**REQUIRED WORK:** In the records below, find the line that contains "pivot = Vector((PIVOT_X, PIVOT_Y, MID))" and the line that contains "from mathutils.bvhtree import BVHTree". Set down exactly those lines and every line between them, and nothing more.

**MATERIALS PROVIDED:**
========
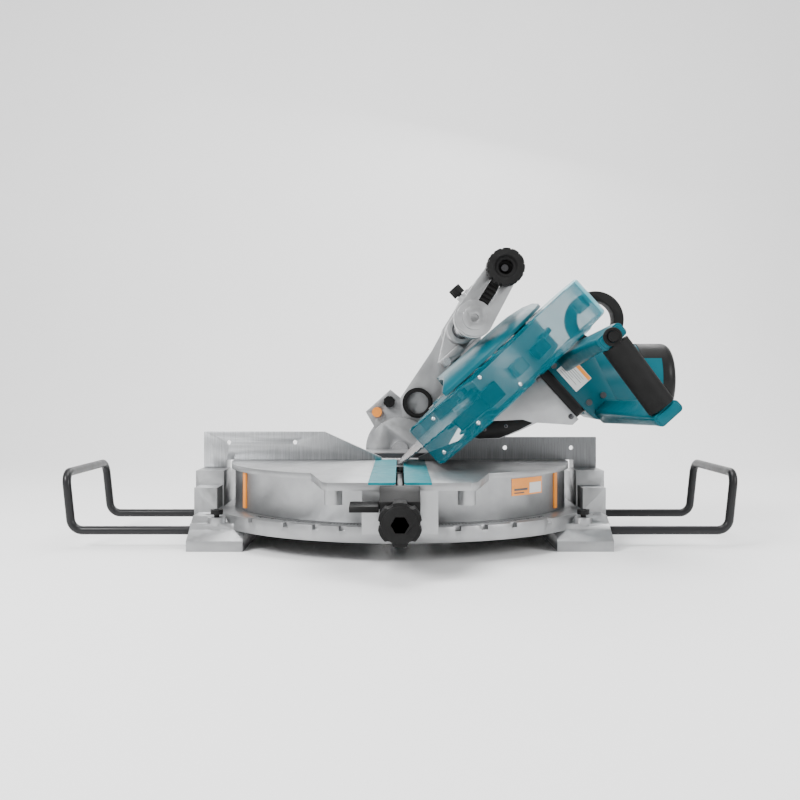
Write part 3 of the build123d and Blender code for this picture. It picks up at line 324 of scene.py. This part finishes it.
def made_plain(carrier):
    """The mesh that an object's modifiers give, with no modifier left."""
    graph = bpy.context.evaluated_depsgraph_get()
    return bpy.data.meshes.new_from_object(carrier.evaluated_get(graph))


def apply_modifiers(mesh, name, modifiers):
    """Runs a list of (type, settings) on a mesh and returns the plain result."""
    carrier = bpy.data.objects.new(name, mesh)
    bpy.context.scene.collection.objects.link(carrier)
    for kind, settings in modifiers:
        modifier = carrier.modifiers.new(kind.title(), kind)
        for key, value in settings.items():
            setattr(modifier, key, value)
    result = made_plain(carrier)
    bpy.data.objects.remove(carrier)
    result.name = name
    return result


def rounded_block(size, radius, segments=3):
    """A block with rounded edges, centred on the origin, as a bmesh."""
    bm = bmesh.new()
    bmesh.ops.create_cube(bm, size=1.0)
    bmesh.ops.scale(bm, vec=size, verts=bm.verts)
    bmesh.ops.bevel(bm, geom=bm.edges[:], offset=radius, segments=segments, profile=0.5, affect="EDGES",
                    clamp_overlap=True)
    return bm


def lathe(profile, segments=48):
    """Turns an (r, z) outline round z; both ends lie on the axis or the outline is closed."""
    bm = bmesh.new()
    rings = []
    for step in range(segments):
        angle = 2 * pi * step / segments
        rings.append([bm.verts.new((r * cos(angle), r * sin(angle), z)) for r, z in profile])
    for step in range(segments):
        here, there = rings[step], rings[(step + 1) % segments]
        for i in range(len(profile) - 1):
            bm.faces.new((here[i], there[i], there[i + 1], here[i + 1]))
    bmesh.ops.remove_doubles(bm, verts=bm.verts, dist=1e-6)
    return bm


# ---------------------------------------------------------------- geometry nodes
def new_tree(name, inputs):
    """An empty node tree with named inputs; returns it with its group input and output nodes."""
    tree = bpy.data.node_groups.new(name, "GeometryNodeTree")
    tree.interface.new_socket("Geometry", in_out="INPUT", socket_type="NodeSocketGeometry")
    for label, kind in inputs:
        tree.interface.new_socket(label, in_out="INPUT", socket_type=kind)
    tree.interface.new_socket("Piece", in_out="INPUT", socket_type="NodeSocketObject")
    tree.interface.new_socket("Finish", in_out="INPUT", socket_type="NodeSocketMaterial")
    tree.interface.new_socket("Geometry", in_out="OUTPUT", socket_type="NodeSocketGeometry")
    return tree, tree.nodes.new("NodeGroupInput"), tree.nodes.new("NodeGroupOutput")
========
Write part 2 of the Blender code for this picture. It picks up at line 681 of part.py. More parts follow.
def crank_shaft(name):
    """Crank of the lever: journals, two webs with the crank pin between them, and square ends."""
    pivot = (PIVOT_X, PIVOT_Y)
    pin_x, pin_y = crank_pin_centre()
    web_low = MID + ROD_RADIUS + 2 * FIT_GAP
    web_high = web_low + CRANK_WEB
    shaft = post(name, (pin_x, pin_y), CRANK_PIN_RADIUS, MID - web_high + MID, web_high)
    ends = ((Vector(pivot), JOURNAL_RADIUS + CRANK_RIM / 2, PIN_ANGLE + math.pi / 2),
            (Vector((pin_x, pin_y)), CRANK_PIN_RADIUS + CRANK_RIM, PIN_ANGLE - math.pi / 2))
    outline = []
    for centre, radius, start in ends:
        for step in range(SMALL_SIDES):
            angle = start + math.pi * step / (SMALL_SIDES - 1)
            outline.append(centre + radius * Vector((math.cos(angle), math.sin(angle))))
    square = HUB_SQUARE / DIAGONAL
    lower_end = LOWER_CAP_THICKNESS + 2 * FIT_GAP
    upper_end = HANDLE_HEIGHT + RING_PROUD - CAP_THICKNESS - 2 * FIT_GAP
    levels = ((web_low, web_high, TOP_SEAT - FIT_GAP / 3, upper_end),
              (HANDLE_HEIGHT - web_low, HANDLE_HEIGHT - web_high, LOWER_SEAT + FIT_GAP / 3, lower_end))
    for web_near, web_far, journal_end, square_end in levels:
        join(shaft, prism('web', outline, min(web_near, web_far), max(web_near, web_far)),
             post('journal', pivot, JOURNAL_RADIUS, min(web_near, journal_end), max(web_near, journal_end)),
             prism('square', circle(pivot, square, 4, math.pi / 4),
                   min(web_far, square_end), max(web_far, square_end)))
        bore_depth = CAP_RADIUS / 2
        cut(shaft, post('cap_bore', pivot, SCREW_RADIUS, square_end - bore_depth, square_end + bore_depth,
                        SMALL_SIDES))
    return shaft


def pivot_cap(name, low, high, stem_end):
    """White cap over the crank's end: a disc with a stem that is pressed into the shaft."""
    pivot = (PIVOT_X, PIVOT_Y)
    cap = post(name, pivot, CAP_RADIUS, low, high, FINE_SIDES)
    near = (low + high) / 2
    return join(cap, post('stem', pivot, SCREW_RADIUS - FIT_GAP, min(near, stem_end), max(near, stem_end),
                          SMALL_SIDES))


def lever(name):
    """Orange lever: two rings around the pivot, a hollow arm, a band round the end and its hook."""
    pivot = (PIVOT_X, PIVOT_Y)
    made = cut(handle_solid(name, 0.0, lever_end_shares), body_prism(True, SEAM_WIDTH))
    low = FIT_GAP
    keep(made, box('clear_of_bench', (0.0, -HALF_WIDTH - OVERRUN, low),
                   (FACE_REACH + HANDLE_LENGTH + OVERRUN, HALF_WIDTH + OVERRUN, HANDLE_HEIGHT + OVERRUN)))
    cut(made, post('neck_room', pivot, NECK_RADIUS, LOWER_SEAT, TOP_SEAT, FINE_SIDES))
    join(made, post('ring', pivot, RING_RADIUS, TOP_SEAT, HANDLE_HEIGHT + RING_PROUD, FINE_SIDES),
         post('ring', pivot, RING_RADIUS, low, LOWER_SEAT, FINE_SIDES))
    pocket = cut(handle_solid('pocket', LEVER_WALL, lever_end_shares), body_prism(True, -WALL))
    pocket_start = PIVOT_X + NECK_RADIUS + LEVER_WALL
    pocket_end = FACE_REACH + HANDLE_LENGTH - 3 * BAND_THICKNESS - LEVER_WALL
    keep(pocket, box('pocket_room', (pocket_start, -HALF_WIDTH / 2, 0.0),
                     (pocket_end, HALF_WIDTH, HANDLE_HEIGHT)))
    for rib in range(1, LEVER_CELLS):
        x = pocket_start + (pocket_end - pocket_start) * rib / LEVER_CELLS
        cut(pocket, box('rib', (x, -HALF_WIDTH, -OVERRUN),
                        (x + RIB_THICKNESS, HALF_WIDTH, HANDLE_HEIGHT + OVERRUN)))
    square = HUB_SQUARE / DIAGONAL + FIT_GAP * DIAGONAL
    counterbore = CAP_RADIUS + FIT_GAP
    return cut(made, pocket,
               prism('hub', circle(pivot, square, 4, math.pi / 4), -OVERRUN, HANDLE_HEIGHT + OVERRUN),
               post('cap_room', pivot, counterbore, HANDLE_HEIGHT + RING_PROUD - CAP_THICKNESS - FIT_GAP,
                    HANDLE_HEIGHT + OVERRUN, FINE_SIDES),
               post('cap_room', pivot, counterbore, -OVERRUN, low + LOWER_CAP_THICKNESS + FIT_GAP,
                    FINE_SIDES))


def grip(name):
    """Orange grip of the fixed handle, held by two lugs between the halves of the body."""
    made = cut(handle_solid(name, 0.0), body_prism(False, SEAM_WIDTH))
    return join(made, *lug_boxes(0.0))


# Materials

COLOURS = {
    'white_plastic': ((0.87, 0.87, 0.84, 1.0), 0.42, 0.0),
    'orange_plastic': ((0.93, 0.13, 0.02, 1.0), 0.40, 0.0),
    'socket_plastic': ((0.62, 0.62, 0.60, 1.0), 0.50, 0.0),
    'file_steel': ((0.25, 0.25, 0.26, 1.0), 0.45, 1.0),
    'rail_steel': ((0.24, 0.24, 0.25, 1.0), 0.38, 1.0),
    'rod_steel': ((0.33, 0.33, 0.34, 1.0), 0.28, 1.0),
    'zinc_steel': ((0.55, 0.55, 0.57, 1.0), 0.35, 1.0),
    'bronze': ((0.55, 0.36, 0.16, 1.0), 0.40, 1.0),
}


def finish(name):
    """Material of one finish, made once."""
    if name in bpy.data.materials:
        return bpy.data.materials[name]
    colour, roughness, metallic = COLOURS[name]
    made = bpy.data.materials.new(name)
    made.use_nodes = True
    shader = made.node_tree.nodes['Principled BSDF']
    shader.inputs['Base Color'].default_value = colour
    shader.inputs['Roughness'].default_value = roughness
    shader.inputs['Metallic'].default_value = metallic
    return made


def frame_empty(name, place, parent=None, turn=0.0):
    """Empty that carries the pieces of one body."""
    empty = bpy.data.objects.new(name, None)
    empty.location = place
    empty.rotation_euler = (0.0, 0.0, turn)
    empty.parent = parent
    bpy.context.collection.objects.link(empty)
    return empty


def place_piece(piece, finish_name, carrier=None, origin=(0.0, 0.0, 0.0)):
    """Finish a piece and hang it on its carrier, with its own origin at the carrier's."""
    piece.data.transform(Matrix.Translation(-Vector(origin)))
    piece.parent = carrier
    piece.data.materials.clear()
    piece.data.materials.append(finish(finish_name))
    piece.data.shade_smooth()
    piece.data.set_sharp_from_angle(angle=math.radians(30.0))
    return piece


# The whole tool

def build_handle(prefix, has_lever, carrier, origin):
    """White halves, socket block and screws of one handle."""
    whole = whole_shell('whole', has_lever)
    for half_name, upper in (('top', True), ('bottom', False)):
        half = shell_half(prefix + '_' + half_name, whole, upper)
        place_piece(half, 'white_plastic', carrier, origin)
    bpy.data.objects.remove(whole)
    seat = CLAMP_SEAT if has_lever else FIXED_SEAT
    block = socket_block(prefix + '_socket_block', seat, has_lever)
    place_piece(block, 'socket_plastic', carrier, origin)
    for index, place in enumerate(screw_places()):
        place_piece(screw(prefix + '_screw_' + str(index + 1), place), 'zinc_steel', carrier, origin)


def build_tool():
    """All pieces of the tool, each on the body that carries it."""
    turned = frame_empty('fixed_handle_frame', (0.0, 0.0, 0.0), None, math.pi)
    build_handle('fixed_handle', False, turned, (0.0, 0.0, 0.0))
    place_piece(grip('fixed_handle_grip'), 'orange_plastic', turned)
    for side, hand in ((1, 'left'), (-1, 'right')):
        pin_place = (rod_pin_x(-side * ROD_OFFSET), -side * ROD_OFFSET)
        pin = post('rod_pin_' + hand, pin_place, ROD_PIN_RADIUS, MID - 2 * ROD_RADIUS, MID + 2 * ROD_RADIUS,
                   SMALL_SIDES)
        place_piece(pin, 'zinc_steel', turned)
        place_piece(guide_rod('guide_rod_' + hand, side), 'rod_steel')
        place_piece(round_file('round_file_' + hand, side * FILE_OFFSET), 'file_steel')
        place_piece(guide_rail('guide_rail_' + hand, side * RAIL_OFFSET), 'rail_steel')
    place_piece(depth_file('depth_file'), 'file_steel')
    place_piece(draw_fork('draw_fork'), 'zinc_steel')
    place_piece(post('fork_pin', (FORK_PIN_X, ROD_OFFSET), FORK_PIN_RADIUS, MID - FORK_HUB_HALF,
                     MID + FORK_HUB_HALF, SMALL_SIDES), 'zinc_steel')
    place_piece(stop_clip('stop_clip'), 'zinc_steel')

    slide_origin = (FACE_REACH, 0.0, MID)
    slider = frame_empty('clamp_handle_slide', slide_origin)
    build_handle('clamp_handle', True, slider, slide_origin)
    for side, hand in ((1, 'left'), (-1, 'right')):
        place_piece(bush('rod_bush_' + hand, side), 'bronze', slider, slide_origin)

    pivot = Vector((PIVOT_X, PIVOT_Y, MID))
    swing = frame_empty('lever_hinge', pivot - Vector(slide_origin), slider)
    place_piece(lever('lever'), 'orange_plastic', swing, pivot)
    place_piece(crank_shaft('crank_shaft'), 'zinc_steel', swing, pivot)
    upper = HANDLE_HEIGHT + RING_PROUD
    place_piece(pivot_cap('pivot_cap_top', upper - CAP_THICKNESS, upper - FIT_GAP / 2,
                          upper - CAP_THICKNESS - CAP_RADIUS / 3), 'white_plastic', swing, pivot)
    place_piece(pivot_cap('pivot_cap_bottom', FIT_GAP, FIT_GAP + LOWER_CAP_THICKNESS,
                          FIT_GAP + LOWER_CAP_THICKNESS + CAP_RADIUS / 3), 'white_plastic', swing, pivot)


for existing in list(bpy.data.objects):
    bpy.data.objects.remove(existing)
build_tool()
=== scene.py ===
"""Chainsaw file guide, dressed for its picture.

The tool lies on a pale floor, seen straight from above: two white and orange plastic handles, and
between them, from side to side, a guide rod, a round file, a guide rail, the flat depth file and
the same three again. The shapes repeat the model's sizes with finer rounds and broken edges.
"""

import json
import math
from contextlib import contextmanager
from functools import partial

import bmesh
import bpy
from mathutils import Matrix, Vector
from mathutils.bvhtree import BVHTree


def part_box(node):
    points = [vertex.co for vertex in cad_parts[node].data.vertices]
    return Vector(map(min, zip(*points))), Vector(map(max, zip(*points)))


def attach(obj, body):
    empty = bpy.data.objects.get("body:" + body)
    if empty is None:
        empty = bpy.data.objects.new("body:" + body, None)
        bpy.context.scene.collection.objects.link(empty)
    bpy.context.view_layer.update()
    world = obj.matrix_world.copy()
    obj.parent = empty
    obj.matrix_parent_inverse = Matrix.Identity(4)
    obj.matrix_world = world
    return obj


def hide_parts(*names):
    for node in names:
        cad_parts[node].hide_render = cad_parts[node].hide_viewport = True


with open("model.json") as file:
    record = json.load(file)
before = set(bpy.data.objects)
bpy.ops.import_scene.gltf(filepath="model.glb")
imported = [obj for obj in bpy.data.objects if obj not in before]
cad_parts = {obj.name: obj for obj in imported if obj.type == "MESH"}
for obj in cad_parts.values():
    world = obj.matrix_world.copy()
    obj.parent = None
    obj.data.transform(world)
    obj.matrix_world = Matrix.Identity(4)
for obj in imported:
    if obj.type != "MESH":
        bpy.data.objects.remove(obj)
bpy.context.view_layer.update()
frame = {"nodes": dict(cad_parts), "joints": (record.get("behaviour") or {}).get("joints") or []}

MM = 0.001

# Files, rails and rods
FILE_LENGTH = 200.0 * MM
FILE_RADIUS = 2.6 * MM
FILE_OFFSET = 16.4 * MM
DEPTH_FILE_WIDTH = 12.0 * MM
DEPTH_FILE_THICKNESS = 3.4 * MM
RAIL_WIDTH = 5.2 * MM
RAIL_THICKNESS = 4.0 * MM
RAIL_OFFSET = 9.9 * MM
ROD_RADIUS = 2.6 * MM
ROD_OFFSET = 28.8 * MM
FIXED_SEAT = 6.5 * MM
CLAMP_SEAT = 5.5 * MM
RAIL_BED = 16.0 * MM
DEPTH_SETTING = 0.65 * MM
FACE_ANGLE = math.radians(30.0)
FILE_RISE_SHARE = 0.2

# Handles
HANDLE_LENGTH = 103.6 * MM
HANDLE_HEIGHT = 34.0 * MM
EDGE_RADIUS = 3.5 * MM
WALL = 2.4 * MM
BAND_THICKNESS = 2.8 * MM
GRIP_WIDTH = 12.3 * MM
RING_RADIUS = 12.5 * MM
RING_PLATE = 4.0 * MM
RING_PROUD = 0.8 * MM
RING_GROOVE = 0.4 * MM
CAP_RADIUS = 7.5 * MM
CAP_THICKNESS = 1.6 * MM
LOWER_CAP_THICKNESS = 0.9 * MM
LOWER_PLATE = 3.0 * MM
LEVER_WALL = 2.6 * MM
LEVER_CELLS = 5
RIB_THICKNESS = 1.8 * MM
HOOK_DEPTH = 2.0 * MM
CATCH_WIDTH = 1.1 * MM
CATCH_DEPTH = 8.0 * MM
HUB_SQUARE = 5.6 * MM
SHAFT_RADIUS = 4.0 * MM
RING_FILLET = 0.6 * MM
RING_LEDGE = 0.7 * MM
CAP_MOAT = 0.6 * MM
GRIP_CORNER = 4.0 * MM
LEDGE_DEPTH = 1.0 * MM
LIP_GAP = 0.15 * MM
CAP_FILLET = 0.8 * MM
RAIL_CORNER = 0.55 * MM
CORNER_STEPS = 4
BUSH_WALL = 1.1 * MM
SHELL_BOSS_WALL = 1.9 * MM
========
**WRITTEN RESPONSE:**
    pivot = Vector((PIVOT_X, PIVOT_Y, MID))
    swing = frame_empty('lever_hinge', pivot - Vector(slide_origin), slider)
    place_piece(lever('lever'), 'orange_plastic', swing, pivot)
    place_piece(crank_shaft('crank_shaft'), 'zinc_steel', swing, pivot)
    upper = HANDLE_HEIGHT + RING_PROUD
    place_piece(pivot_cap('pivot_cap_top', upper - CAP_THICKNESS, upper - FIT_GAP / 2,
                          upper - CAP_THICKNESS - CAP_RADIUS / 3), 'white_plastic', swing, pivot)
    place_piece(pivot_cap('pivot_cap_bottom', FIT_GAP, FIT_GAP + LOWER_CAP_THICKNESS,
                          FIT_GAP + LOWER_CAP_THICKNESS + CAP_RADIUS / 3), 'white_plastic', swing, pivot)


for existing in list(bpy.data.objects):
    bpy.data.objects.remove(existing)
build_tool()
=== scene.py ===
"""Chainsaw file guide, dressed for its picture.

The tool lies on a pale floor, seen straight from above: two white and orange plastic handles, and
between them, from side to side, a guide rod, a round file, a guide rail, the flat depth file and
the same three again. The shapes repeat the model's sizes with finer rounds and broken edges.
"""

import json
import math
from contextlib import contextmanager
from functools import partial

import bmesh
import bpy
from mathutils import Matrix, Vector
from mathutils.bvhtree import BVHTree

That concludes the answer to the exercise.